As you forge through the building process, watching subcontractors pass through your home, perform their magic and then leave, you become somewhat overwhelmed by the complexity and magnitude of the entire project. Each person who enters your home is a small piece in a very large puzzle. Each, an expert in their field, completes their portion of the work so that the next subcontractor can arrive and build upon what has already been done. In the end, each puzzle piece has been carefully placed and, right before your eyes, up from the ground grows a home.

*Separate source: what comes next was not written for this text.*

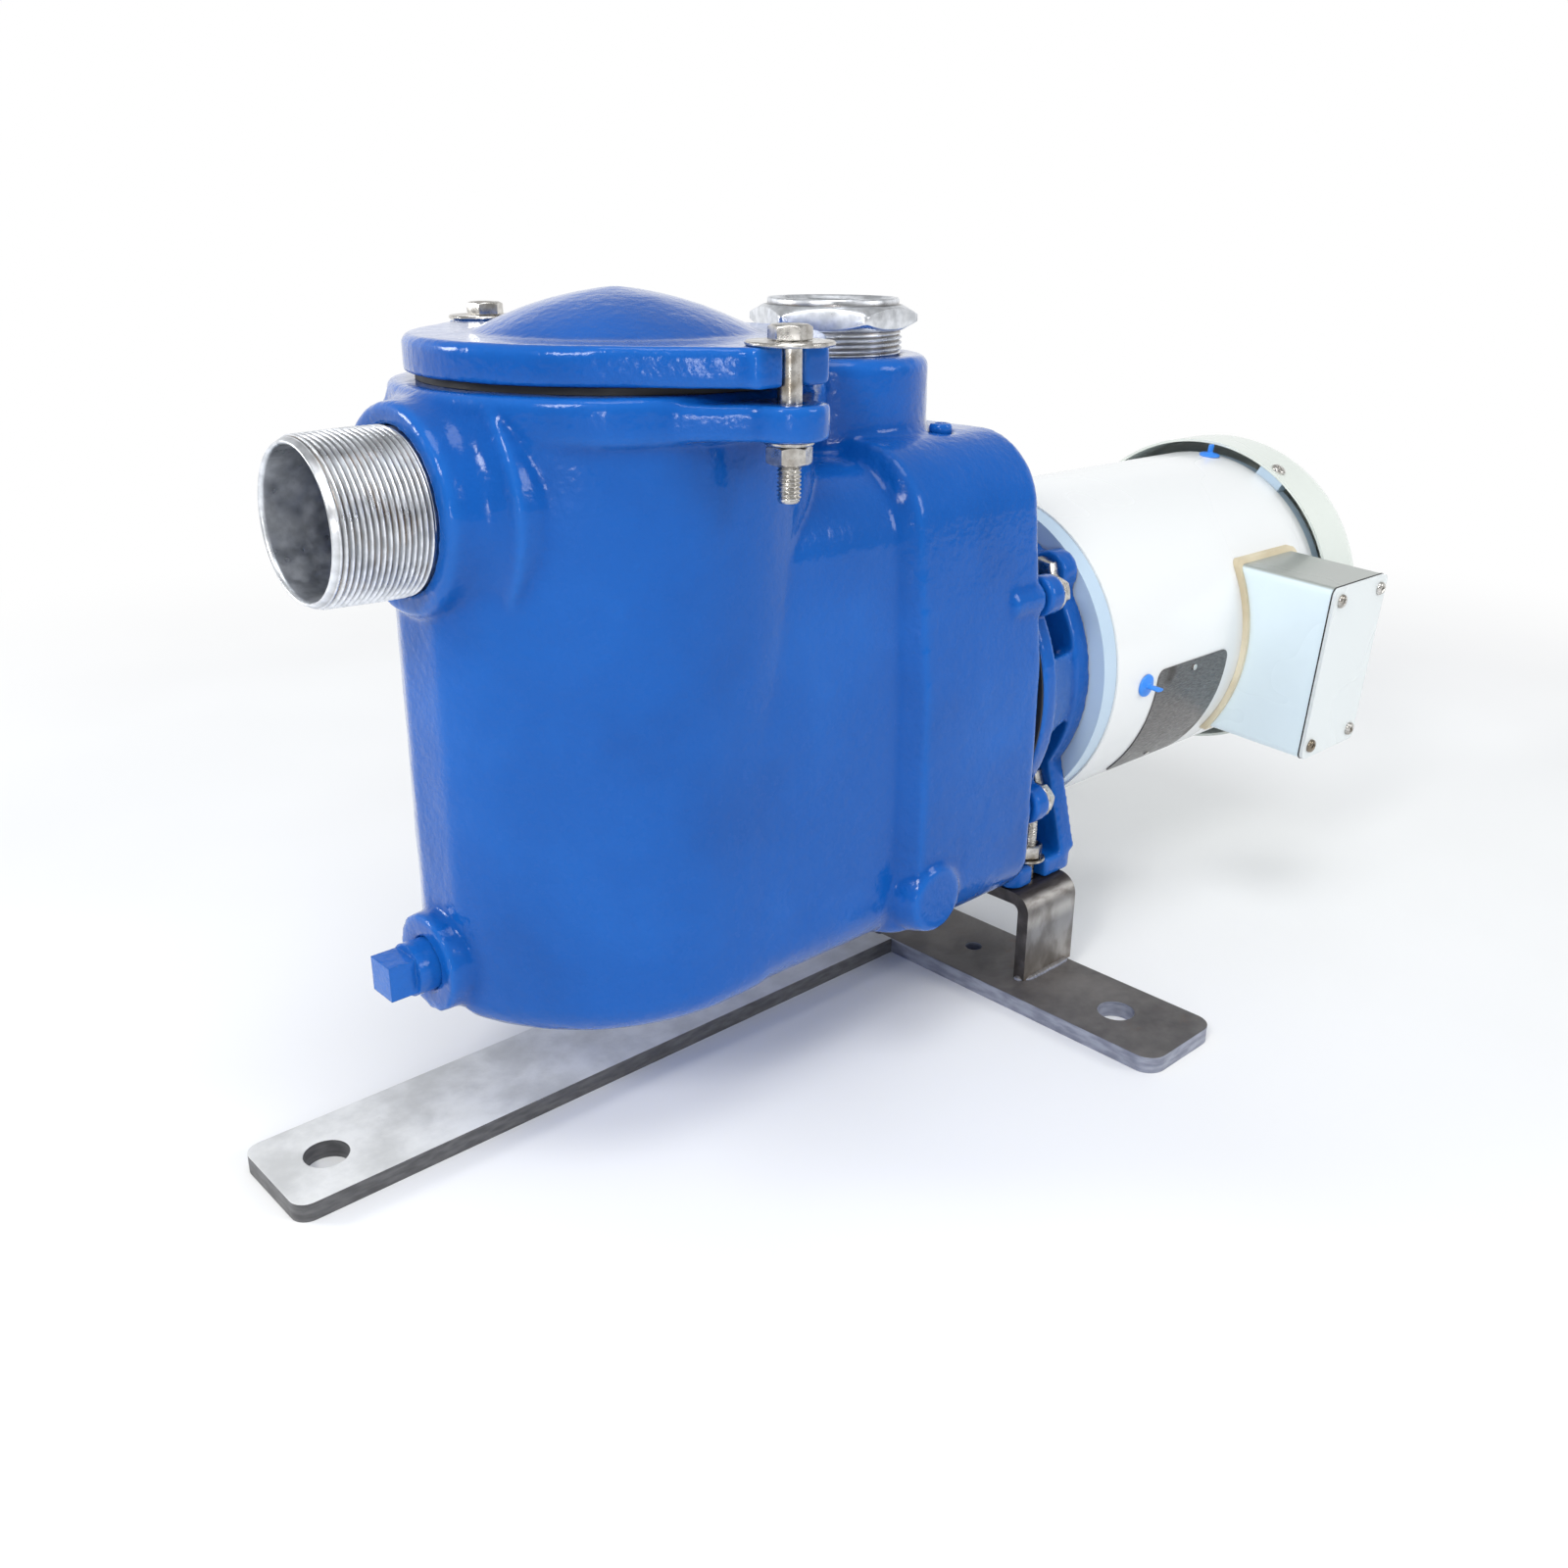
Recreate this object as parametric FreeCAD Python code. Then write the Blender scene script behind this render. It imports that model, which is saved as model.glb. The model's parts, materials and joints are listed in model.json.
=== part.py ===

As I reflect back on the process, it is probably an adventure I will only do once in my lifetime. We have toiled over colors, wall placement, structural decisions and visited our home almost daily during the 13-week process. In a sense, we also became subcontractors of our home – overseeing the work, making dozens of phone calls and delivering final decisions. Building your dream home does come with a price, but it's a small price to pay for building a home exactly as you envisioned, for receiving your dream home come true.